BRUSSELS ― The United States and the European Union have faced similar challenges over the past couple of decades, with the financial crash and the Covid pandemic wreaking economic havoc, taking years to recover from.
But of the two, it’s America that has found a way to surge ahead. When it comes to things that create wealth — science, innovation, even a higher birthrate — the U.S. is ahead by most metrics.
The EU is trying to change that. It hired the former European Central Bank chief Mario Draghi to deliver a report into all that was wrong and everything that needs to be done about it. A year and 400 pages later, the verdict was clear: The gap between the EU and U.S. is only growing. Drastic measures are called for.
We didn’t need him to tell us that. The numbers speak for themselves. Sure, Europe’s cities are unmatched, its architecture gorgeous, food and wine delicious ― and who doesn’t like taking all of August off the way many Europeans do? To say nothing of universal health care. But the economics don’t look good. POLITICO took a closer look at the numbers.
1. Americans are richer
Setting clichés about money and happiness aside, Americans are, on average, richer than Europeans. That’s been true for a long time, but the worrying thing for the EU is that the gap is getting wider. In 1990, U.S. gross domestic product (GDP) per capita was 16 percent higher than the eurozone’s. By 2023, the difference had doubled, to more than 30 percent.
2. Americans are wiser
More money means, all things being equal, more spending in science and research. But all things aren’t equal. In fact, the government and the private sector in the U.S. spend more proportionally of their already-larger GDP on them than Europe does. Figuring out how to mobilize more private money to accelerate European research and development is one of the big points of the Draghi report. As it is, “many European entrepreneurs prefer to seek financing from U.S. venture capitalists and scale up in the U.S. market,” it warned.
3. Americans are more creative
Measuring the pace of technological development isn’t easy. But looking at a few proxies, it does seem like the U.S. is ahead. Let’s be clear: Europeans are no slouches. But when it comes to the share of science and technology articles published in the top scientific journals, the U.S. comes out well ahead. Look out though, as China is on the rise — and now the EU is behind it too.

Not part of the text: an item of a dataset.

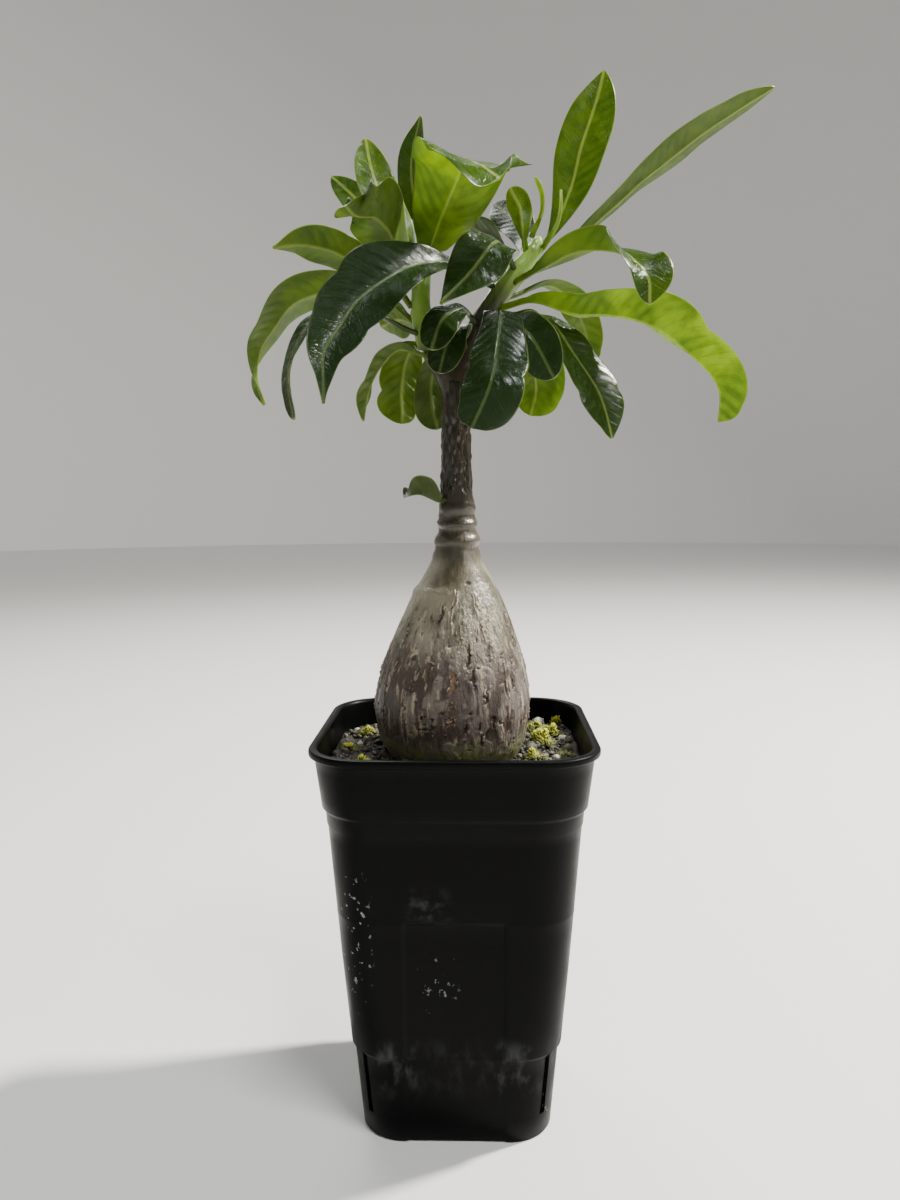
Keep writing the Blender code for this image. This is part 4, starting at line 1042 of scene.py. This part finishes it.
def build_leaf(name, leaf):
    """A leaf: cross sections of a thin closed blade along its midrib.

    The half width follows the outline, cut by rounded lobes. The middle surface rises from the
    midrib by fold, at the margins by curl and in a sine wave, and swells a little between the
    side veins. The blade is thickest at the midrib, which stands out underneath.
    """
    seed = sum(ord(letter) * (k + 1) for k, letter in enumerate(name))
    base = leaf_base(name.split("_")[1], leaf)
    places, tangents = smooth_path([base] + leaf.points, LEAF_ROWS)
    length = np.linalg.norm(np.diff(places, axis=0), axis=1).sum()
    s = np.linspace(0.0, 1.0, LEAF_ROWS + 1)
    q = np.clip((s - STALK_SHARE) / (1 - STALK_SHARE), 0.0, 1.0)
    facing = math.radians(leaf.facing)
    left = np.array([-math.sin(facing), math.cos(facing), 0.0])
    side = unit(left - tangents * (tangents @ left)[:, None])
    up = np.cross(tangents, side)
    turn = np.radians(leaf.roll + leaf.twist * s**3)[:, None]
    side, up = side * np.cos(turn) + up * np.sin(turn), up * np.cos(turn) - side * np.sin(turn)

    half_row = np.sin(np.linspace(-math.pi / 2, math.pi / 2, 2 * LEAF_HALF_COLUMNS + 1))
    half_row = 0.5 * half_row + 0.5 * np.linspace(-1.0, 1.0, 2 * LEAF_HALF_COLUMNS + 1)
    v = np.concatenate([half_row, half_row[-2:0:-1]])[None, :]
    lower = np.concatenate([np.zeros(len(half_row)), np.ones(len(half_row) - 2)])[None, :]
    lower[0, [0, len(half_row) - 1]] = 0.5
    sign = 1 - 2 * lower
    share = outline_share(q, leaf.taper)[:, None]
    ramp = np.clip(LOBE_GROWTH * (q - LOBE_START), 0.0, 1.0)[:, None]
    shift = np.where(v < 0, LOBE_SHIFT, 0.0)
    notch = 1 - np.abs(np.sin(math.pi * (leaf.lobes * q[:, None] + shift)))
    lobing = 1 - leaf.depth * ramp * notch**LOBE_SHARPNESS if leaf.lobes else np.ones_like(notch)
    base_half = STALK_HALF + (TIP_HALF - STALK_HALF) * s[:, None]
    blade = np.clip(leaf.width / 2 - base_half, 0.05, None)
    half = base_half + blade * share * lobing
    x = half * v
    wave = leaf.wave * share * v**2 * np.sin(2 * math.pi * WAVE_COUNT * s[:, None] + np.sign(v))
    rounded = np.sqrt(x**2 + 0.5) - math.sqrt(0.5)
    lift = leaf.fold * rounded + leaf.curl * x**2 / (leaf.width / 2) + wave

    veins = max(3.0, round(length / VEIN_SPACING))
    distance = np.abs(x)
    phase = veins * (q[:, None] - (0.75 * distance + 0.02 * distance**2) / length)
    phase = phase + 0.5 * (v > 0)
    swell = (0.5 - 0.5 * np.cos(2 * math.pi * phase)) * np.sin(math.pi * np.abs(v)) * share
    size = min(1.0, leaf.width / 14)
    puff = 0.30 if leaf.lobes > 2 else 0.16
    lift = lift + puff * size * swell * np.clip(4 * q[:, None], 0, 1)
    bend = np.stack([s[:, None] * length / 9 + 0 * v, x / 6, np.full_like(x, seed % 97)], axis=-1)
    lift = lift + 0.30 * size * share * value_noise(bend, 3)

    thick = MARGIN_THICKNESS + (RIB_THICKNESS - MARGIN_THICKNESS) * np.exp(-(x / 1.3)**2)
    thick = thick * (1 - 0.35 * s[:, None])
    stalk = 1 - smooth_step(q, 0.0, 0.22)[:, None]
    thick = thick * (1 - stalk) + stalk * 1.7 * np.sqrt(np.clip(1 - 0.72 * v**2, 0, 1))
    across = np.sqrt(np.clip(1 - np.abs(v)**10, 0, 1))
    rib = np.exp(-(x / 0.75)**2) * (1 - 0.8 * s[:, None]) * (1 - stalk)
    rib = rib * np.clip(leaf.width / 10, 0.3, 1)
    drop = sign * thick / 2 * across - lower * 0.45 * rib - (1 - lower) * 0.16 * rib
    grid = places[:, None] + side[:, None] * x[..., None] + up[:, None] * (lift + drop)[..., None]
    into = grid[0] - tangents[0] * LEAF_SUNK
    grid = np.concatenate([into[None], grid])

    def extend(values):
        """Numbers for the sunk row as well, the same as at the stalk."""
        values = np.broadcast_to(values, (len(s), v.shape[1]))
        return np.concatenate([values[:1], values])

    numbers = {
        "tone": extend(leaf.tone),
        "under": extend(lower),
        "rib": extend(distance + 0.35 * stalk),
        "rim": extend(np.clip(half, 0.3, None) * (1 - np.abs(v)) + 1.5 * stalk),
        "phase": extend(phase),
        "fade": extend(smooth_step(q[:, None], 0.05, 0.2) * smooth_step(np.abs(v), 1.02, 0.75)),
    }
    along = np.broadcast_to(s[:, None] * length, x.shape)
    uv = np.stack([extend(along + seed % 53 * 7.0), extend(x)], axis=-1) * 0.01
    return wear(skin(name + "_blade", grid, numbers, uv), leaf_material, name)


# Soil, stones and moss

SOIL_TOP_Z = 119.5
SOIL_RINGS = 64
SOIL_COLUMNS = 260
GRIT_COUNT = 1100
GRIT_NEAREST = 19.5             # from the middle, just under the trunk's foot
# The pale stones that show in the photo, then others round the trunk: place and half width
PALE_STONES = [
    (30, 38, 3.0), (-14, -29, 1.9), (-30, -20, 1.4), (33, -8, 1.6), (-34, 12, 1.5),
    (26, -27, 1.3), (-20, 33, 1.7), (12, 36, 1.4), (-37, 30, 1.5), (37, 14, 1.6),
]
GRIT_COLOURS = (0.006, 0.005, 0.002), (0.085, 0.072, 0.044)
STONE_COLOURS = (0.16, 0.14, 0.11), (0.55, 0.53, 0.48)


def soil_height(x, y):
    """The soil's rough top: broad mounds with crumbs on them."""
    place = np.stack([x, y, np.zeros_like(x)], axis=-1)
    return SOIL_TOP_Z - 0.2 + 0.9 * fractal(place / 11.0, 71, 2) + 0.5 * fractal(place / 2.6, 73, 3)


def inner_plan(height, angle, inset):
    """The pot's inner outline at a height, as a distance from the middle for each angle."""
    half = (collar_half(height) if height > COLLAR_FOOT_Z else body_half(height)) - inset
    corner = body_corner(height) - inset
    edge = half - corner
    c, s = np.abs(np.cos(angle)), np.abs(np.sin(angle))
    flat = half / np.maximum(c, s)
    along = edge * (c + s)
    arc = along + np.sqrt(np.maximum(along**2 - 2 * edge**2 + corner**2, 0.0))
    round_part = (flat * np.minimum(c, s)) > edge
    return np.where(round_part, arc, flat)


def build_soil():
    """The soil: its rough top from the trunk to the wall, then down to the pot's floor."""
    angle = np.linspace(0.0, 2 * math.pi, SOIL_COLUMNS, endpoint=False)
    inset = WALL + GAP
    wall = inner_plan(SOIL_TOP_Z, angle, inset)
    rows = []
    for share in np.linspace(0.02, 1.0, SOIL_RINGS):
        r = wall * share
        x, y = r * np.cos(angle), r * np.sin(angle)
        rows.append(np.column_stack([x, y, soil_height(x, y)]))
    for z in (112.0, 100.0, 80.0, 60.0, 40.0, FOOT_TOP_Z + 1.0, 28.0, 15.0, FLOOR + GAP):
        r = inner_plan(z, angle, inset + PANEL_DEPTH)
        rows.append(np.column_stack([r * np.cos(angle), r * np.sin(angle), np.full(len(angle), z)]))
    return wear(skin("soil_bed", np.array(rows)), soil_finish(), "soil")


def pebble():
    """A small ball of five rows of eight points and two poles, as points and faces."""
    lat = np.linspace(-1.1, 1.1, 5)
    lon = np.linspace(0, 2 * math.pi, 8, endpoint=False)
    grid = np.stack([np.outer(np.cos(lat), np.cos(lon)), np.outer(np.cos(lat), np.sin(lon)),
                     np.outer(np.sin(lat), np.ones(8))], axis=-1)
    points = np.concatenate([grid.reshape(-1, 3), [[0, 0, -1]], [[0, 0, 1]]])
    faces = skin_faces(5, 8)
    if volume(points, faces) < 0:
        faces = [face[::-1] for face in faces]
    return points, faces


def scatter(count, draw, low, high):
    """Places on the soil between the trunk and the wall, kept where low and high allow it."""
    places = np.zeros((0, 2))
    while len(places) < count:
        spots = draw.uniform(-42, 42, (count * 3, 2))
        angle = np.arctan2(spots[:, 1], spots[:, 0])
        reach = np.hypot(spots[:, 0], spots[:, 1])
        room = inner_plan(SOIL_TOP_Z, angle, WALL + 1.4)
        spots = spots[(reach < room * high) & (reach > low)]
        places = np.concatenate([places, spots])
    return places[:count]


def repeat(name, form, centres, sizes, turns, squash, shades, bend=None):
    """Many copies of a small form: each is squashed, turned about +Z, sized and moved."""
    points, faces = form
    local = points[None] * squash[:, None] * sizes[:, None, None]
    c, s = np.cos(turns)[:, None], np.sin(turns)[:, None]
    turned = np.stack([local[..., 0] * c - local[..., 1] * s, local[..., 0] * s + local[..., 1] * c,
                       local[..., 2]], axis=-1)
    if bend is not None:
        turned = turned + bend
    placed = (turned + centres[:, None]).reshape(-1, 3)
    count = len(points)
    every = []
    for size in (3, 4):
        chosen = np.array([face for face in faces if len(face) == size])
        if len(chosen):
            moved = chosen[None] + (np.arange(len(centres)) * count)[:, None, None]
            every += moved.reshape(-1, size).tolist()
    return make_piece(name, placed, every, {"shade": shades})


def build_stones():
    """Grit and pebbles: small balls with uneven points, sunk a third of their size."""
    draw = np.random.default_rng(5)
    form = pebble()
    count = GRIT_COUNT
    spots = scatter(count, draw, GRIT_NEAREST, 1.0)
    size = draw.uniform(0.45, 1.1, count) * np.where(draw.random(count) < 0.12, 1.9, 1.0)
    height = soil_height(spots[:, 0], spots[:, 1]) + 0.25 * size
    centres = np.column_stack([spots, height])
    squash = draw.uniform(0.65, 1.15, (count, 3)) * [1.0, 1.0, 0.75]
    uneven = draw.normal(0.0, 0.09, (count, len(form[0]), 3)) * size[:, None, None]
    shade = np.repeat(draw.random(count)**2, len(form[0]))
    grit = repeat("grit", form, centres, size, draw.uniform(0, 6.3, count), squash, shade, uneven)
    wear(grit, grit_finish("grit", *GRIT_COLOURS))

    seen, size = np.split(np.array(PALE_STONES), [2], axis=1)
    size = size[:, 0]
    count = len(seen)
    height = soil_height(seen[:, 0], seen[:, 1]) + 0.35 * size
    squash = draw.uniform(0.75, 1.1, (count, 3)) * [1.0, 0.9, 0.7]
    uneven = draw.normal(0.0, 0.06, (count, len(form[0]), 3)) * size[:, None, None]
    shade = np.repeat(draw.uniform(0.5, 1.0, count), len(form[0]))
    stones = repeat("pale_stones", form, np.column_stack([seen, height]), size,
                    draw.uniform(0, 6.3, count), squash, shade, uneven)
    wear(stones, grit_finish("pale_stone", *STONE_COLOURS))


LEAFLETS = 30                   # moss leaflets for each square millimetre of half widths
LEAFLET_SQUASH = (0.42, 0.30, 1.0)
# Moss cushions: middle, half width along x and y, height
CUSHIONS = [
    (29, 8, 5, 6, 3.4), (34, 21, 4, 6, 3.6), (26, -12, 4, 4, 2.2), (36, -3, 3, 5, 2.4),
    (28, 28, 5, 4, 3.4), (-31, -15, 4, 4, 2.2), (-23, -28, 5, 3, 2.2), (-36, 4, 3, 4, 1.8),
    (12, 33, 6, 3, 2.4), (-15, 35, 5, 3, 1.8), (20, -31, 5, 3, 2.0), (37, 35, 3, 3, 2.2),
    (-33, 22, 4, 4, 1.8), (5, -31, 6, 2.5, 1.8), (-6, -33, 4, 2, 1.4),
]


def build_moss():
    """Moss: short pointed leaflets that lean out of round cushions."""
    draw = np.random.default_rng(9)
    form = (np.array([[1, 0, 0], [-0.5, 0.87, 0], [-0.5, -0.87, 0], [0, 0, 1.0]]),
            [[0, 1, 3], [1, 2, 3], [2, 0, 3], [2, 1, 0]])
    centres, lean, sizes, shades = [], [], [], []
    for x, y, wide, deep, tall in CUSHIONS:
        count = int(LEAFLETS * wide * deep)
        spot = draw.normal(0.0, 0.42, (count, 2))
        reach = np.clip(1 - (spot**2).sum(1), 0.0, 1.0)
        px, py = x + spot[:, 0] * wide, y + spot[:, 1] * deep
        room = inner_plan(SOIL_TOP_Z, np.arctan2(py, px), WALL + 1.0)
        keep = (np.hypot(px, py) < room) & (np.hypot(px + 1, py) > 21.5)
        clump = 1.3 * value_noise(np.column_stack([px, py, 0 * px]) / 1.9, 77) + 0.6
        clump = np.clip(clump, 0.05, 1.5)
        pz = soil_height(px, py) - 0.3 + tall * reach * clump
        centres.append(np.column_stack([px, py, pz])[keep])
        out = np.column_stack([spot, 0 * px]) + draw.normal(0, 0.35, (count, 3)) * [1, 1, 0]
        lean.append(out[keep])
        sizes.append(draw.uniform(0.7, 1.3, count)[keep])
        # Painted shade: leaflets low in a cushion get a darker shade
        shades.append(np.clip((reach * clump)**1.5 * 0.9 + draw.normal(0, 0.12, count), 0, 1)[keep])
    centres, lean = np.concatenate(centres), np.concatenate(lean)
    sizes, shades = np.concatenate(sizes), np.concatenate(shades)
    tip = np.zeros((len(centres), 4, 3))
    tip[:, 3] = lean * sizes[:, None]
    squash = np.tile(LEAFLET_SQUASH, (len(centres), 1))
    # Painted shade at each leaflet's base, which is darker than its tip
    per_point = np.repeat(shades, 4) * np.tile([0.6, 0.6, 0.6, 1.0], len(centres))
    moss = repeat("moss", form, centres, sizes, draw.uniform(0, 6.3, len(centres)), squash,
                  per_point, tip)
    return wear(moss, moss_finish())


def build_floor():
    """The pale floor that the pot stands on."""
    side = np.array([[-1, -1, 0], [1, -1, 0], [1, 1, 0], [-1, 1, 0]], float)
    floor = make_piece("floor", side * FLOOR_HALF / MM, [[0, 1, 2, 3]])
    floor.data.materials.append(stage_finish("studio_floor", 0.8, True))


def build_backdrop():
    """A pale round wall about the stage."""
    angle = np.radians(np.linspace(0.0, 360.0, BACKDROP_SIDES + 1))
    foot = np.column_stack([np.cos(angle), np.sin(angle), 0 * angle]) * BACKDROP_RADIUS / MM
    points = np.concatenate([foot, foot + [0.0, 0.0, BACKDROP_HEIGHT / MM]])
    count = len(angle)
    faces = [[i + 1, i, count + i, count + i + 1] for i in range(count - 1)]
    wall = make_piece("backdrop", points, faces)
    wall.data.materials.append(stage_finish("studio_backdrop", 0.9, False))


place_camera()
place_lights()
build_floor()
build_backdrop()
bark_material = bark_finish()
leaf_material = leaf_finish()
build_pot()
build_soil()
build_stones()
build_moss()
build_trunk()
build_branch("left")
build_branch("right")
for leaf_name, leaf_row in LEAVES.items():
    build_leaf(leaf_name, leaf_row)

4. Americans have more energy
Sometimes you just get lucky. America’s luck has a name: the Permian basin. Millions of years ago, this chunk of territory stretching from Texas into New Mexico was under water and teeming with plant life. Now, all that accumulated organic matter has transformed into good ol’ Texas crude. It’s made the U.S. the world’s top producer of oil and natural gas. As a result, American industry benefits from power prices that are a third of those in Europe, giving a jolt to manufacturing.
5. Americans are more productive
Time is money. American workers consistently produce more per hour worked than Europeans do. For a while that gap was closing — but it’s widened once more. U.S. productivity can, in part, be explained by its fast adoption and development of digital technology, an area where Europe has lagged behind.
6. Americans have the biggest companies
Last year, California microchip designer Nvidia became the eighth American company worth more than $1 trillion. Contrast that with Europe, where in the past 50 years there hasn’t been one business that hit the €100 billion mark. It’s not a surprise that seven of those U.S. companies are in the tech sector (the one exception being Warren Buffett’s Berkshire Hathaway). Even zooming out a bit, the U.S. continues to dominate, with American firms taking 73 percent of the top 30 companies, and more than half of the top 500.
7. Americans have more kids
Historically, Europe’s growing labor force has boosted GDP growth — so the bloc’s falling population spells massive trouble. Europeans have few children, per mother, than Americans. That means less taxable revenue in the future, and a smaller working-age population relative to pensioners, who require social spending and health care. Even in the U.S., falling birth rates are causing alarm. But while Europe’s population is expected to peak at 453 million people in 2026, the U.S. population is only expected to peak sometime in the second half of the century, with its population also bolstered by migration flows.